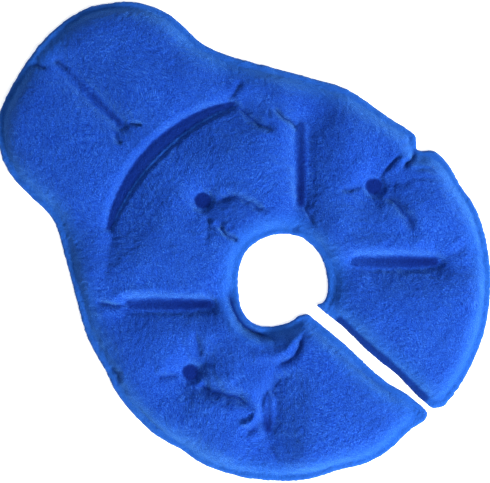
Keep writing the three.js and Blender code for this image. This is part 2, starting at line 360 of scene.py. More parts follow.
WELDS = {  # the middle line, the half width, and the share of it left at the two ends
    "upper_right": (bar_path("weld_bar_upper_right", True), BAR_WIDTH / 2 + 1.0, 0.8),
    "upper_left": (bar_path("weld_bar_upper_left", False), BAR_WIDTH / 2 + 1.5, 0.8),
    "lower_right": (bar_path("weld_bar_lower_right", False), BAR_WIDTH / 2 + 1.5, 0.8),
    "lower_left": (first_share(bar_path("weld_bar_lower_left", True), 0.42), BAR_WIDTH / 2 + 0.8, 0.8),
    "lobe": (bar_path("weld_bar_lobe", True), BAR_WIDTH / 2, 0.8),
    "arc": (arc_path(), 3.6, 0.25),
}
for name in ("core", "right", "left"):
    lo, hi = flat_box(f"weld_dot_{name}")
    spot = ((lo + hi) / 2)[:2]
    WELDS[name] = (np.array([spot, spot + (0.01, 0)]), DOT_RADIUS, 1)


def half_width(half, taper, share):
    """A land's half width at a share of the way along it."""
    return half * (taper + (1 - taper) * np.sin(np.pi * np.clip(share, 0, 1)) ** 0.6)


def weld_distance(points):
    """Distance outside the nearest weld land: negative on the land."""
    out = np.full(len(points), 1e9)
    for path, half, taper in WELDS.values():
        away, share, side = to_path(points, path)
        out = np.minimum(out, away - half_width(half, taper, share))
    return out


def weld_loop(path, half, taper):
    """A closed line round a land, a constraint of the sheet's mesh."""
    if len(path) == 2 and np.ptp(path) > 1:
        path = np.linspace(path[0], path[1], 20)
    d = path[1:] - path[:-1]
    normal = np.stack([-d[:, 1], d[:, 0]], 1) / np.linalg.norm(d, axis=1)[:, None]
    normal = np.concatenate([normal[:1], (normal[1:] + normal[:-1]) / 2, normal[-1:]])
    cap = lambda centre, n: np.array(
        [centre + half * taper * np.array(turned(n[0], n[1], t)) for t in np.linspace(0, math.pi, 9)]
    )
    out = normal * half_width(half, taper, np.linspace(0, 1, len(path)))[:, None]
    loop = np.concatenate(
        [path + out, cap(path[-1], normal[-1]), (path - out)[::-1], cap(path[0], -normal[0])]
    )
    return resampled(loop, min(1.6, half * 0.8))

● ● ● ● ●

## What the task asks:
Repeat the material word for word from its opening line up to and including the line containing "WELDS[name] = (np.array([spot, spot".

## Reply:
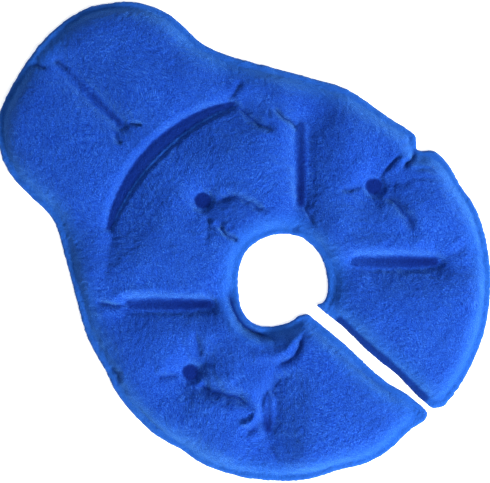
Keep writing the three.js and Blender code for this image. This is part 2, starting at line 360 of scene.py. More parts follow.
WELDS = {  # the middle line, the half width, and the share of it left at the two ends
    "upper_right": (bar_path("weld_bar_upper_right", True), BAR_WIDTH / 2 + 1.0, 0.8),
    "upper_left": (bar_path("weld_bar_upper_left", False), BAR_WIDTH / 2 + 1.5, 0.8),
    "lower_right": (bar_path("weld_bar_lower_right", False), BAR_WIDTH / 2 + 1.5, 0.8),
    "lower_left": (first_share(bar_path("weld_bar_lower_left", True), 0.42), BAR_WIDTH / 2 + 0.8, 0.8),
    "lobe": (bar_path("weld_bar_lobe", True), BAR_WIDTH / 2, 0.8),
    "arc": (arc_path(), 3.6, 0.25),
}
for name in ("core", "right", "left"):
    lo, hi = flat_box(f"weld_dot_{name}")
    spot = ((lo + hi) / 2)[:2]
    WELDS[name] = (np.array([spot, spot + (0.01, 0)]), DOT_RADIUS, 1)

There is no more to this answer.